Simone Weil der ki: "Dünyanın güzelliklerine dair kayıtsızlığın sonunda varacağımız yer, sıradan bir hayattır."
Küçüklüğümden beri farklı farklı hayallerim oldu, zamanla değiştiler, büyüdüler, yeri geldi küçüldüler ve hatta yıkıldılar ama artık fark ediyorum ki hepsinin özünde aynı şey varmış: Her şey benim için bu dünyada sona erdiğinde sıra dışı bir hayat yaşamış olma fikri ve isteği.

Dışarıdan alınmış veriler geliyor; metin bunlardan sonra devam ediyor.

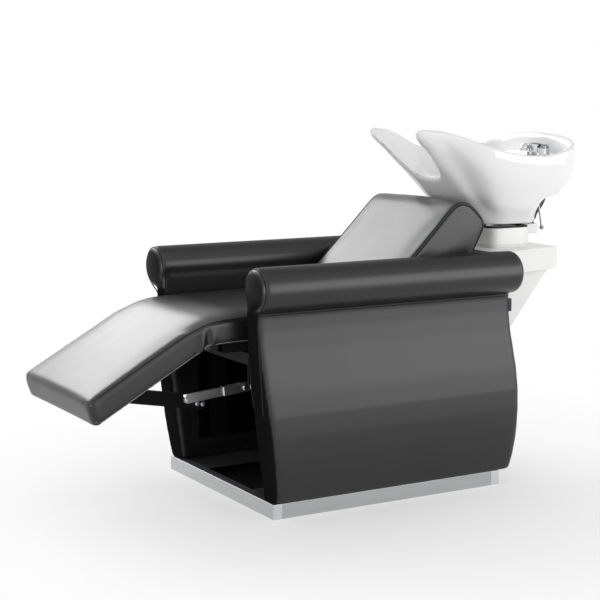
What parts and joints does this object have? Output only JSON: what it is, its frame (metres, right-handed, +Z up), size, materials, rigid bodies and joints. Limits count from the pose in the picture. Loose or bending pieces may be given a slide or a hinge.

Belki birçoklarıyla paylaştığım bu hayalimin beni gelip bulacağına inandım içten içe. Seçmesi gereken değil de seçilecek kişi olacağıma inandım ve hayatın beni fark etmesini bekledim, bekledim. Oysa sıra dışılığın beni bulmasını beklediğim liman sığındığım konfor alanımın ta kendisi. Hafızam çok kuvvetli değildir; okuduğumu, duyduğumu sıklıkla unuturum fakat ilk okuduğumdan beri hafızamda yer etmiş bir söz var. Aslı hatırladığım kadarıyla şöyleydi: "A ship in a harbour is safe but that is not what ships are build for." Limandaki bir gemi güvende olsa da geminin ait olduğu yer orası değildir. Gemi yolda olmak içindir, dalgalarla göğüs göğüse gelmek, açılmak içindir. Gemi, su alma, alabora olma riskini beraberinde taşımaktır. Gemi yola aittir. Tıpkı benim de sığındığım limanda güvende olmam ama varoluş amacımın bu olmaması gibi. Sıra dışı bir hayat limandan çıkıp denize adım atmakla başlayabilir ve yolda olmak kayıtsızlığa karşı verilebilecek en güzel direniştir.